I don’t believe I live in a state of clutter, only that there are elements of clutter throughout my life. My house is not (noticeably) a mess, but I do tend to leave things as they are for longer than many people for the sake of accomplishing the things that are at the top of my list.
Right now, looking around my desk, I see chaos. And yet, I know exactly where everything is. I could trace my actions to the place I last used something and find it sitting there, as if I had vanished mid-action.
This is somewhat like my life. There are always more projects on the shelf than space on the drafting table. I can’t commit to all of them or I’ll never complete one of them.
Is this an excuse to live messily?
Maybe.
Moreso, it’s a correlation between unimportant tasks left unfinished and important ones being accomplished. I don’t disagree with those who feel that making your bed first thing in the morning is a primer for success—in fact, that’s one thing I sometimes do consistently and actually hope to make a part of my routine.
Doing the small stuff can be meditative and encouraging—they’re little wins. But distracting ourselves from the most important things in life with a lot of unimportant tasks is resistance in its most boring form: busyness.
Checking the inbox, responding to (relatively) unimportant emails, leaving product reviews, hanging decorations, dusting the knick-knacks…the list of things we ought to do goes on and on.
But meanwhile, there’s that book we’ve been trying to write for three years that lives solely in our hearts and minds. There’s a business we aren’t running to our highest faculty, a family trip that needs bad-ass planning, or an exercise regimen that deserves our time.
Distraction is the comforter of the mundane.
So maybe I will clean up. Maybe I’ll get to returning that box of air filters to Amazon today. Maybe I’ll look into that ticking noise my truck is making.
But then again, I’ve two got two more important things on the list next to me that are screaming for attention.
They say, “I matter! I’m you! I’m everything you ever dreamed of! I could change your life forever, if you’d just give me the time you give the things that one day you won’t even remember doing!”
Let’s not let the compulsion to tidy-up burn through our time and energy. We can replace energy, but that takes time. And time…well, we can never replace time. If we absolutely cannot be okay with incomplete peripheral projects, we should leave them null by getting rid of them. If we have a hell of a lot less things to do, we have a hell of a lot more time to do those things we actually care about.

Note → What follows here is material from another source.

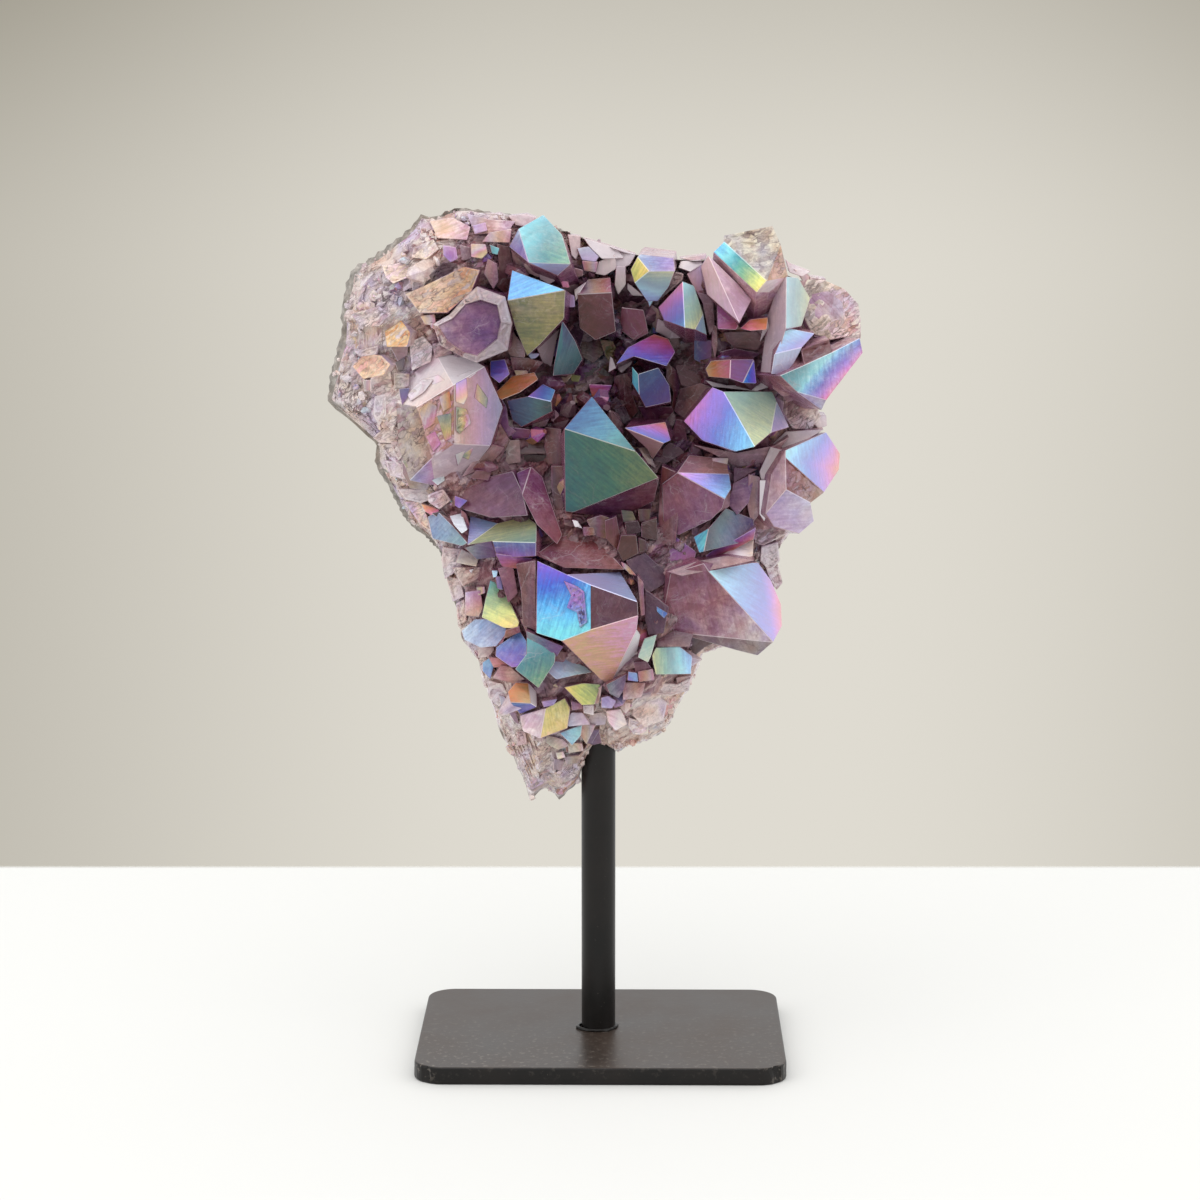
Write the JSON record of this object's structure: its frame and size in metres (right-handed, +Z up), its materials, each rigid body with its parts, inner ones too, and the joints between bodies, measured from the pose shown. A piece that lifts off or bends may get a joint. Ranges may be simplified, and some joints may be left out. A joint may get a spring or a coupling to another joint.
{
  "type": "amethyst geode on a metal display stand",
  "caption": "Broken piece of geode with a crust of rainbow-coated crystals, held upright on a rod above a flat rectangular base plate.",
  "frame": {"origin": "middle of the base plate's underside", "axes": "+Z up along the rod, the open crystal side faces -Y, +X to the right of someone who looks at the crystals"},
  "size_m": [0.1458, 0.0762, 0.2342],
  "materials": {
    "black_steel": "satin",
    "geode_rock": "matte",
    "coated_amethyst": "polished"
  },
  "bodies": {
    "root": {"base_plate": "black_steel", "rod": "black_steel", "geode_wall": "geode_rock", "crystal_crust": "coated_amethyst"}
  },
  "joints": []
}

Let the dirty clothes pile high so that you can sit down to that quilt you’ve been trying to complete. Let the dog walk himself while you build that table with the unused tools your father-in-law gave you two Christmases ago. Write your story, sing your song, choreograph your dance, design your product. Because none of us were ever meant to be servants of the insignificant.
Are the little things in our lives serving us? Are our tools and books and clothes and accessories appropriated how they should? Are they existing to better our lives, to allow us more time—that one flighty element whose absence or abundance determines our true wealth? Or do they pull us away from that which we were born to do, that which may give us lives worth remembering when we’re old and grey?
Let’s drop our brooms and grocery lists, leave the kids’ shoes where they lay, and let the litter box be full.
A messy life might just be the sign of an important one.